# Set task:
Collect each line containing "frame".

# Dataset section:
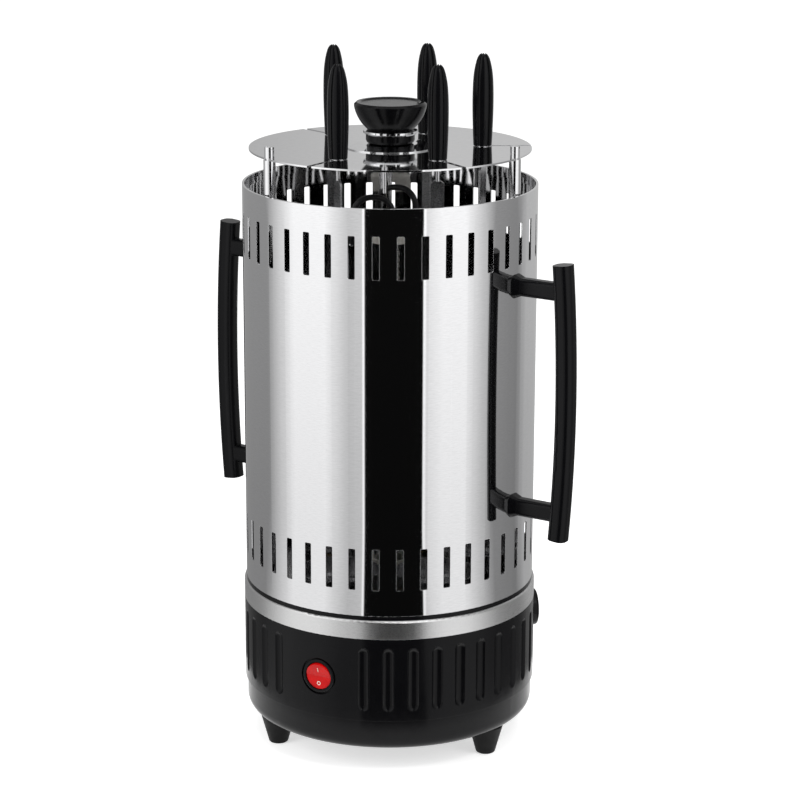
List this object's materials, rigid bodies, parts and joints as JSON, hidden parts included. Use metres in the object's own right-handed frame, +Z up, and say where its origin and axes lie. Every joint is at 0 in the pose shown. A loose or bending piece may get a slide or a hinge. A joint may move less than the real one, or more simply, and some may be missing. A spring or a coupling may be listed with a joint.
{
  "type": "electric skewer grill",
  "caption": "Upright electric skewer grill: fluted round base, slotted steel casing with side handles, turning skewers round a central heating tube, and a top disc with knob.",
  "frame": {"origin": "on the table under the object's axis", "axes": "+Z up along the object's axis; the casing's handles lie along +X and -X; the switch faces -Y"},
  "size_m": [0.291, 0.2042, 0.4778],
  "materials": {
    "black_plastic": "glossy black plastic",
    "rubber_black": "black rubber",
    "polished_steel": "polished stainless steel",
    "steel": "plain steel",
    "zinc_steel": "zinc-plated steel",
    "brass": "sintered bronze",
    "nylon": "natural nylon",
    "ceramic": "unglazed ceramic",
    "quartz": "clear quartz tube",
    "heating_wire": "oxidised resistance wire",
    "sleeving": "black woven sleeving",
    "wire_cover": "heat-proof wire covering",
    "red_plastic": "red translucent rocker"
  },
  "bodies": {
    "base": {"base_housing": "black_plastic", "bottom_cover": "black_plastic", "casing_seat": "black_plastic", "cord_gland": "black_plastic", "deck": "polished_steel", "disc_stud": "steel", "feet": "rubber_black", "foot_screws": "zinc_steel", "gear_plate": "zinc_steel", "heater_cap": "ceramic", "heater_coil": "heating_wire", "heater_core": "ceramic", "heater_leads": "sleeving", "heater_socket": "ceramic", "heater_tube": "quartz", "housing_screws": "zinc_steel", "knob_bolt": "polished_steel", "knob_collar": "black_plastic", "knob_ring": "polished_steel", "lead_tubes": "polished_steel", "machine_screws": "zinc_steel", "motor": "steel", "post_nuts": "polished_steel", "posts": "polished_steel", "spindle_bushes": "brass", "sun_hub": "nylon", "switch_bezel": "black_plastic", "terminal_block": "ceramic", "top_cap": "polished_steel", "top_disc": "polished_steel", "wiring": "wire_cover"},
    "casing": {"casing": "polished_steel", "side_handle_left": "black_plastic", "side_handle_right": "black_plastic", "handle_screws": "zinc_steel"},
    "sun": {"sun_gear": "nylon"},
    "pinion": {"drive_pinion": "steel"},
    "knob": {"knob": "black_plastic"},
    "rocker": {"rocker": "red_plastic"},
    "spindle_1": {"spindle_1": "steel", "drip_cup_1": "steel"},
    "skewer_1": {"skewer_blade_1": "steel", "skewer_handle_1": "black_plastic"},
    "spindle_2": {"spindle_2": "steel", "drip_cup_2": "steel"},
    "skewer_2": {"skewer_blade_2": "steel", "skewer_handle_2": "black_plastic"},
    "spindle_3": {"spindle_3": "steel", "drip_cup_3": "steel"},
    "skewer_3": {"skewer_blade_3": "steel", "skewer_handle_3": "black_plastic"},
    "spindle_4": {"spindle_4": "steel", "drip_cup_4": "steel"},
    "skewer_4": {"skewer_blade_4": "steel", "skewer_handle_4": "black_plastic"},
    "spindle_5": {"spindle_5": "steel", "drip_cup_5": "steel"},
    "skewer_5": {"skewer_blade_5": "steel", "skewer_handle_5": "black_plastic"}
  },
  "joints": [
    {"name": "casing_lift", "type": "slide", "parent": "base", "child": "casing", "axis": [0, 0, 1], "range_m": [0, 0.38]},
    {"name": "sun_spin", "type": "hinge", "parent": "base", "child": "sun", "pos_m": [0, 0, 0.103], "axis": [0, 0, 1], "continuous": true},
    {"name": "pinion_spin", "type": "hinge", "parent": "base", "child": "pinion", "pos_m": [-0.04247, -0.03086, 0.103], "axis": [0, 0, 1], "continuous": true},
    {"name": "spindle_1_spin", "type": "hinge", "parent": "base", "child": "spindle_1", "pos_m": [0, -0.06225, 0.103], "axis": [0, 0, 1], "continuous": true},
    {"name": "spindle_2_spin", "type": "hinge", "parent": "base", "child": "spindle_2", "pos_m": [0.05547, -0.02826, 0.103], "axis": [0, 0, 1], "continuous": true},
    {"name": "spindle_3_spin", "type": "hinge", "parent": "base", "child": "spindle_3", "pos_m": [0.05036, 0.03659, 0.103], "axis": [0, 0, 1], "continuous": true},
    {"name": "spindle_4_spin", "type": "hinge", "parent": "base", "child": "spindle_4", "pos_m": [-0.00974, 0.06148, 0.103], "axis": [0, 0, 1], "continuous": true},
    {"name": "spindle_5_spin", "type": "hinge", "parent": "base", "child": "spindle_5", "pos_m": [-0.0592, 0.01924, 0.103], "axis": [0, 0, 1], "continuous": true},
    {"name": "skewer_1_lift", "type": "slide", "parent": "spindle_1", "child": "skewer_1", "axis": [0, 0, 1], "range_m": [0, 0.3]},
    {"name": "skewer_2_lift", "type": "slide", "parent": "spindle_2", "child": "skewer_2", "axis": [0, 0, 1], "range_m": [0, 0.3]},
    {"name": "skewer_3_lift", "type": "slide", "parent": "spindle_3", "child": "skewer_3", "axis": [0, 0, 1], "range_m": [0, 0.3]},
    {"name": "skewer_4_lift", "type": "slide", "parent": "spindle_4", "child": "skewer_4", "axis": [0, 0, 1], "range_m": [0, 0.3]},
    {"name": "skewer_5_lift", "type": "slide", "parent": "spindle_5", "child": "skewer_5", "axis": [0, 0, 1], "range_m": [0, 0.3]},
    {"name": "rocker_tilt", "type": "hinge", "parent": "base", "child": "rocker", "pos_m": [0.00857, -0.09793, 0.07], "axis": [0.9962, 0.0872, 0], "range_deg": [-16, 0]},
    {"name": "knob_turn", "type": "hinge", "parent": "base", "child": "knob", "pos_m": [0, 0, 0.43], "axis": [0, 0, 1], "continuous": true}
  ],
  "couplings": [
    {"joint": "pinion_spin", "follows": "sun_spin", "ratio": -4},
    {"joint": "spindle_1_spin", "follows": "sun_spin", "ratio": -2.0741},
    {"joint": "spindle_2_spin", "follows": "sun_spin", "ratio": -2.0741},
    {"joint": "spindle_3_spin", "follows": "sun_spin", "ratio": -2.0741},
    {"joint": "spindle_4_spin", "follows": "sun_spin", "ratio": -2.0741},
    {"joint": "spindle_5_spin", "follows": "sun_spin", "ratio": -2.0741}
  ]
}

# Expected answer:
List this object's materials, rigid bodies, parts and joints as JSON, hidden parts included. Use metres in the object's own right-handed frame, +Z up, and say where its origin and axes lie. Every joint is at 0 in the pose shown. A loose or bending piece may get a slide or a hinge. A joint may move less than the real one, or more simply, and some may be missing. A spring or a coupling may be listed with a joint.
  "frame": {"origin": "on the table under the object's axis", "axes": "+Z up along the object's axis; the casing's handles lie along +X and -X; the switch faces -Y"},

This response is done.